When a Session client receives a message which signals the online status of another client, the receiver sends an onion request to the sender's specified listening node. The recipient also exposes their own listening node to the sender. If this process is successful, both sender and receiver will have knowledge of each others' online status and corresponding listening nodes. Messages may now be sent synchronously through onion requests to the conversing clients' respective listening nodes.

Routing 2

Alice uses an onion request to send a message to Bob’s listening node. Bob receives this message using an onion request, then sends a message to Alice’s listening node.

Messages sent using this synchronous method do not contain proof of work, and listening nodes do not replicate or store messages. To ensure messages are not lost, receiving clients send acknowledgements after receipt of each message. If either device goes offline, this acknowledgement will not be received, and the client which is still online will fall back to using the above asynchronous method of message transmission.

Encryption and the Signal Protocol

So far, we have discussed both the transport and storage of messages. However, any secure messaging application also requires message encryption in order to preserve user privacy. In order for messages to maintain perfect forward secrecy (PFS) and deniable authentication, we cannot only encrypt messages using the long-term public keys of each Session client. Instead, Session uses the Signal protocol.

The Signal protocol allows clients to maintain PFS and Deniable Authentication in an asynchronous messaging context after initially establishing a session using long-term keys. The Signal protocol achieves perfect forward secrecy through an Extended Triple Diffie-Hellman (X3DH) key agreement protocol and the Double Ratchet protocol for deriving message keys.

X3DH works in the following way. Consider clients A and B that want to establish a session. A and B each have a long-term identity key: IK_a, IK_b, respectively. Additionally, each client holds a key signed with their identity key (SK_a, SK_b), that they update on a regular basis. Finally, each client generates a one-time key (OTK) for every session they want to establish.

Client A can start a session with client B if it obtains a set of B's "prekeys", consisting of IK_b(pub), SK_b(pub), OK_b(pub).

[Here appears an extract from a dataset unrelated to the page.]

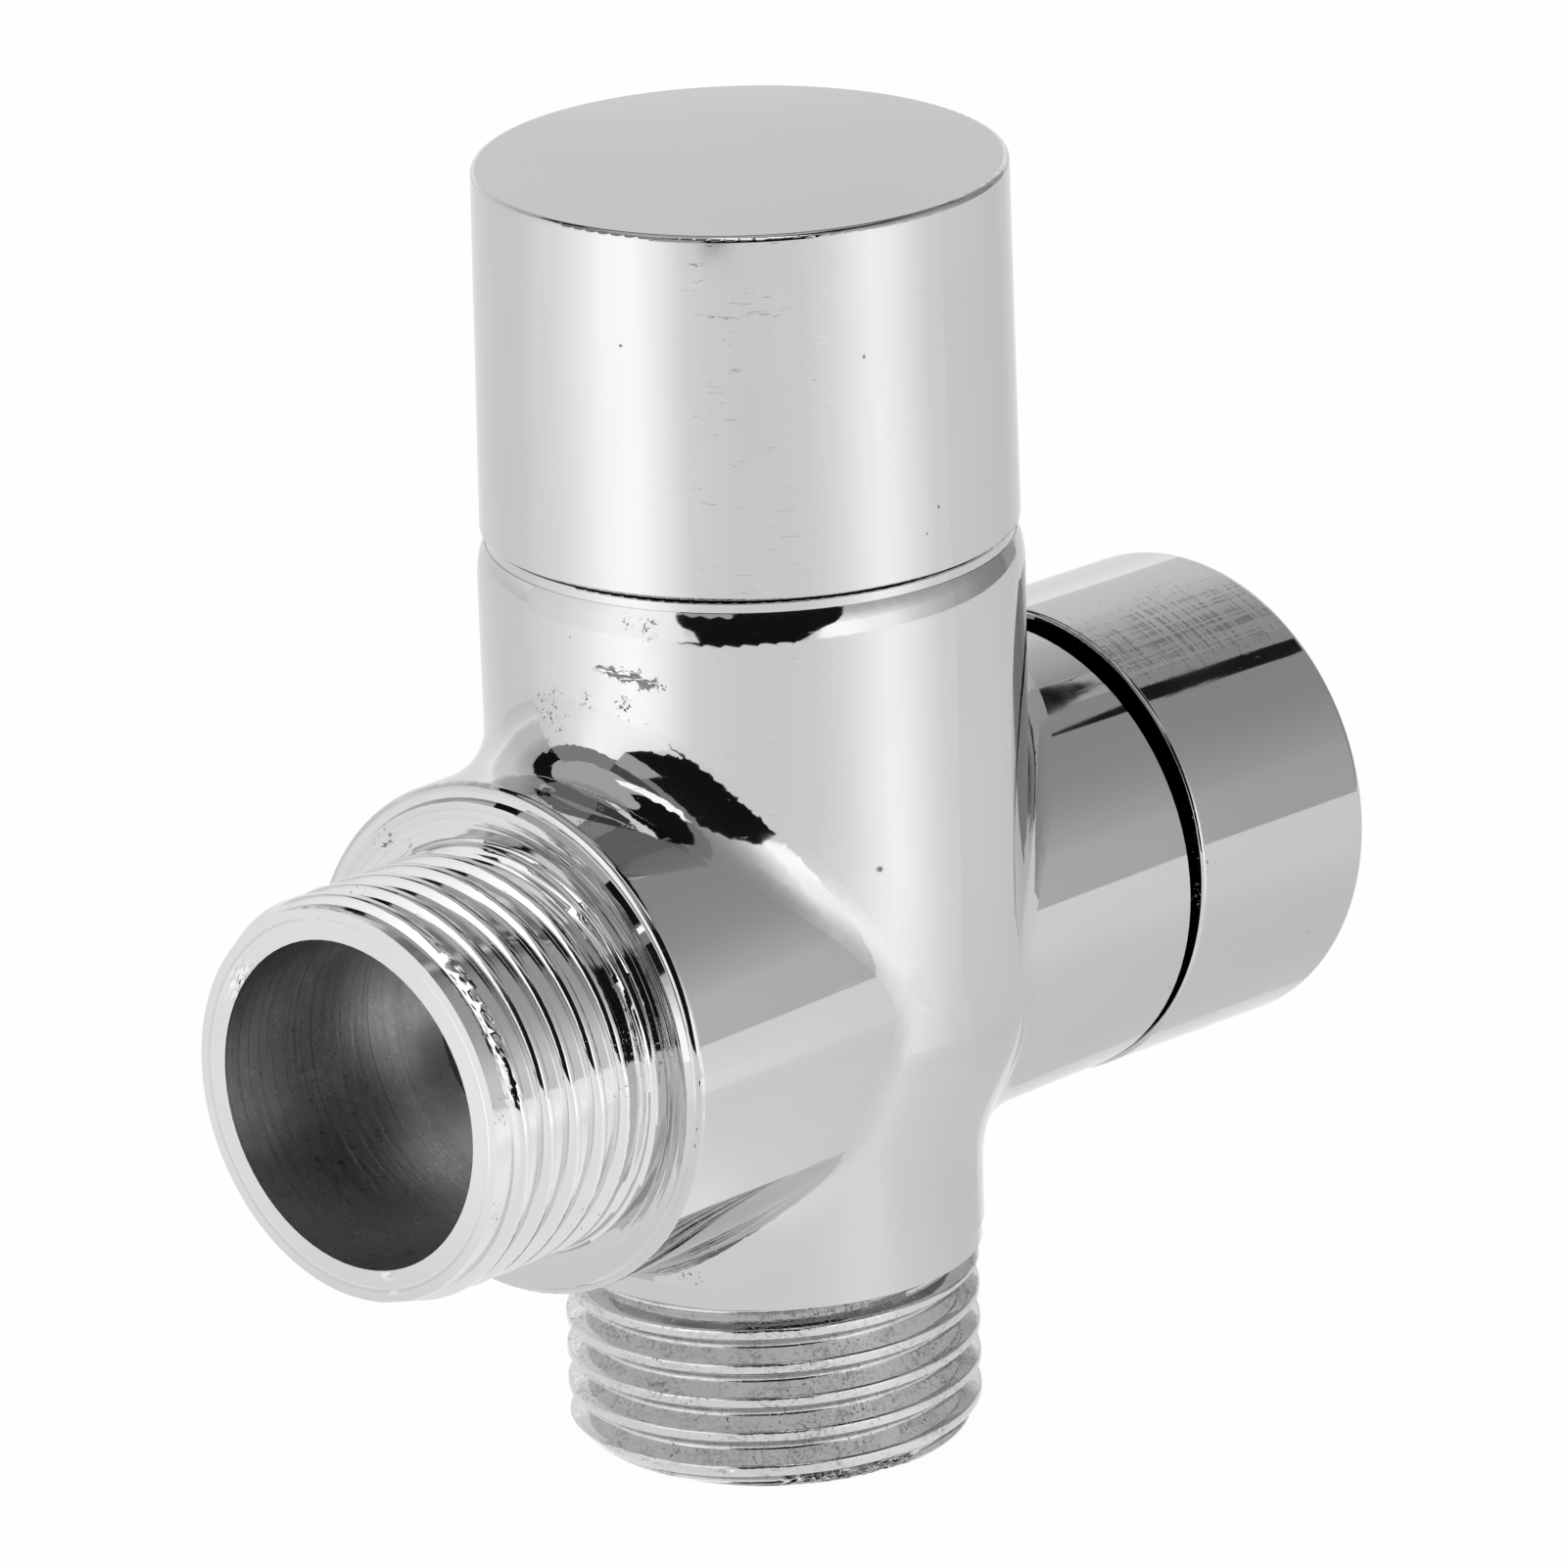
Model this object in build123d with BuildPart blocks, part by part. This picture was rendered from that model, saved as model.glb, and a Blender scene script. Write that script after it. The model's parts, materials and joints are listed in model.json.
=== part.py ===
"""Shower diverter valve: a cross-shaped plated body with two male outlets, a swivel inlet collar and a turning knob."""
from build123d import *
from math import cos, radians, sin, tan
import os

os.makedirs("parts", exist_ok=True)

# Pipe thread G1/2, with flanks 55 degrees apart
thread_major_radius = 20.955 / 2
thread_depth = 1.1275
thread_pitch = 1.814
thread_crest_land = 0.45
thread_flank_angle = 27.5
thread_relief_step = 0.25
spigot_grooves = 4
bottom_first_groove = 1.5
front_first_groove = 1.8

# Outlets, both alike: the wall at the thread's crest, the bore and the passage behind it
outlet_wall = 2.0775
outlet_bore_depth = 12.3
outlet_chamfer = 1.0
outlet_face_step = 0.8775

# Bottom spigot and neck, from Z = 0 up to where the column starts
bottom_thread_top = 9.0
bottom_relief_height = 0.8
neck_band_height = 1.1
neck_band_step = 0.2
neck_step = 0.3225
neck_height = 2.7
run_lift = 1.35
column_foot = 2.0

# Column and barrel, whose rim is rolled over by polishing
column_step = 1.6
barrel_swell = 0.16
barrel_wall = 2.9
barrel_rim_height = 1.9
barrel_rim_drop = 0.4
barrel_rim_slope = 0.55

# Front run, cast a little off the axis of its turned shoulder and spigot
front_run_inset = 0.35
front_run_shift = 0.2
front_run_rise = 0.15
front_run_round = 0.45
shoulder_reach = 5.6
shoulder_face_step = 0.7
shoulder_rim_step = 0.55
shoulder_rim_width = 0.35
front_relief_width = 0.8
front_spigot_length = 10.9

# Rear run with the tail that carries the swivel collar
rear_reach = 5.7
rear_edge_chamfer = 0.15
tail_play = 1.35
tail_wall = 2.5
tail_tip = 0.6
tail_chamfer = 0.3
retainer_groove_depth = 0.8
retainer_groove_width = 0.9
retainer_standoff = 0.35
screen_seat_depth = 0.6
screen_rim = 1.4

# Blends of the casting where the runs enter the column
front_blend = 3.8
rear_blend = 3.0

# Walls between the passages, and the risers that lead up to the chamber
floor_wall = 2.1
passage_wall = 2.4
port_radius = 2.2
port_rim = 0.8
port_edge = 0.2
port_wall = 1.4
inlet_riser_radius = 2.0
inlet_riser_rise = 5.0

# Clearances
loose_clearance = 0.1
running_clearance = 0.05
seal_clearance = 0.02

# Cartridge stack, from the chamber floor up
seat_seal_height = 1.2
fixed_disc_height = 2.8
moving_disc_height = 2.0
driver_height = 1.4
stem_flange_height = 1.2
thrust_washer_height = 0.4
housing_roof = 2.0
bonnet_depth = 3.2

# Discs and driver
moving_disc_step = 0.6
sector_root = 1.4
lug_width = 1.8
lug_length = 1.2
lug_height = 1.0
lug_inset = 0.9
tongue_width = 2.2
tongue_height = 0.7
tongue_length = 8.0

# Cartridge housing
housing_wall = 2.3
housing_neck_wall = 2.5
housing_neck_rise = 0.5
housing_ring_height = 1.8
housing_ring_radius = 0.8
window_width = 6.6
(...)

A then validates the signature on SK_b, generates an ephemeral key EK_a, and performs a series of Diffie-Hellman derivations: DH1 = DH(IK_a(sec), SK_b(pub)) DH2 = DH(EK_a(sec), IK_b(pub)) DH3 = DH(EK_a(sec), SK_b(pub)) DH4 = DH(EK_a(sec), OK_b(pub))

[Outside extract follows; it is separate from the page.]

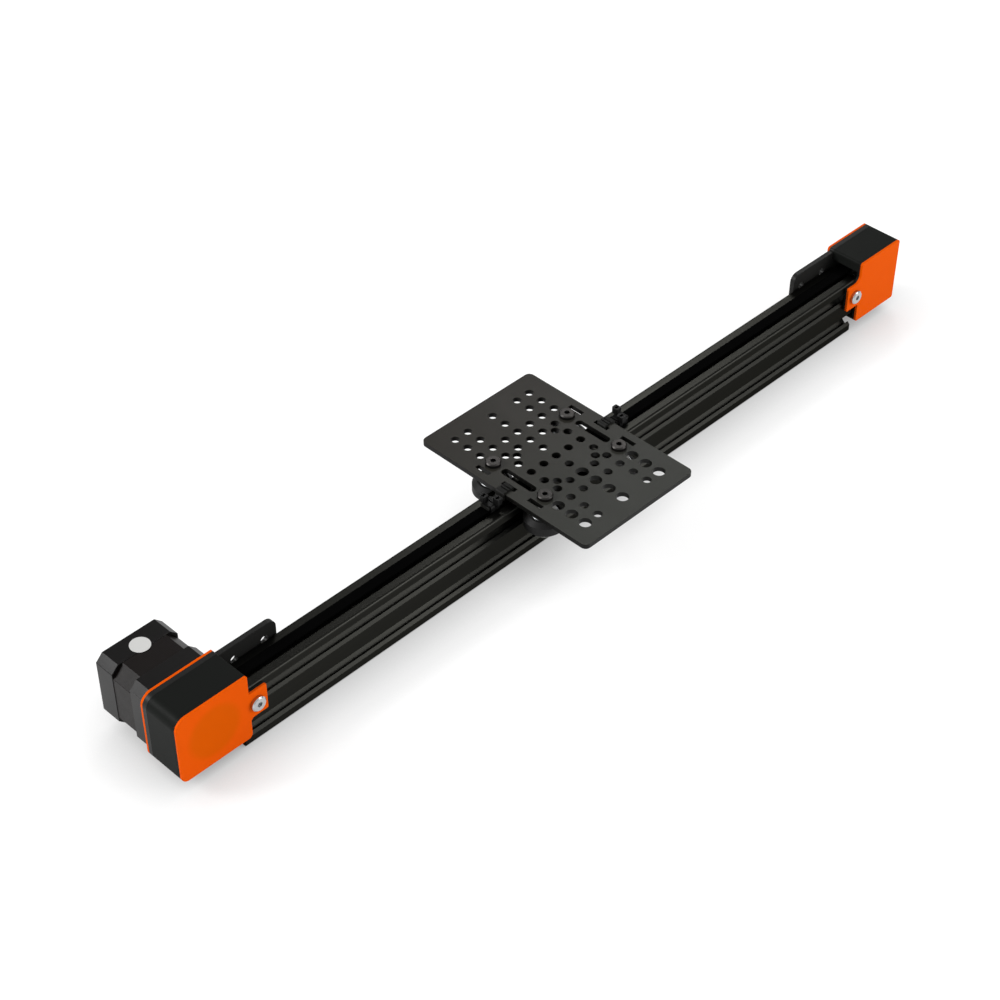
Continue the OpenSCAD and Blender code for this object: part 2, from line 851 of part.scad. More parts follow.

The DH components are then concatenated and passed through a key derivation function (KDF) to derive a shared secret key K, which is used to initialise the Double Ratchet:

K = KDF(DH1 || DH2 || DH3 || DH4)

Client A is now ready to start deriving message keys using the Double Ratchet, and thus start communicating with B. In the first message that it sends, A includes IK_a(pub), EK_a(pub) necessary for B to derive K.

The Double Ratchet uses a chain of Key derivation functions (KDF), each taking the previous chain key and DH parameters communicated by both clients in each of their messages, and producing the next chain key and the actual message key used for encrypting the next message. Even if some message keys get exposed, only the messages related to those keys would be compromised, and the remaining message history would continue to be hidden (the PFS property) as KDF is a one-way function. Additionally, no future messages would be exposed (the “self healing” property) as the potential attacker would be missing the necessary DH parameters to maintain the ratchet.

The Signal protocol obtains deniability through the same scheme by allowing for all ephemeral keys used in the scheme to be left unsigned by both parties. This allows any user to create ephemeral keys for any other user, combine those ephemeral keys with their own long term and ephemeral keys to produce plausible yet forged transcripts.

The Signal protocol achieves X3DH in an asynchronous environment through the use of prekeys, which contain the required information to asynchronously calculate the ephemeral keys used in the X3DH protocol. In the case of the Signal application, prekeys are stored on a central server, ensuring that these prekeys are available even when a user's device is offline.

Modifications to the Signal Protocol

Session does not modify the fundamentals of the Signal protocol. However, in order to avoid using centralised servers, we have made some changes to the sharing of prekey bundles. In Session, the sharing of prekey bundles is conducted through the 'friend request' system (see below). We also add additional information to each message, for the purpose of routing the message to its desired recipient and verifying that it was created correctly.

Friend Requests

Friend requests are sent the first time a client initiates communication with a new contact. Friend requests contain a short message with a written introduction, the sender's prekey bundle, and meta-information like the sender's display name and public key, which the recipient can use to respond. Friend requests are encrypted for the public key of the recipient using ECDH. When a friend request is received, the client can choose whether to accept it. Upon acceptance, the client can use the prekey bundle to begin a session as per the original Signal protocol, and start sending messages asynchronously.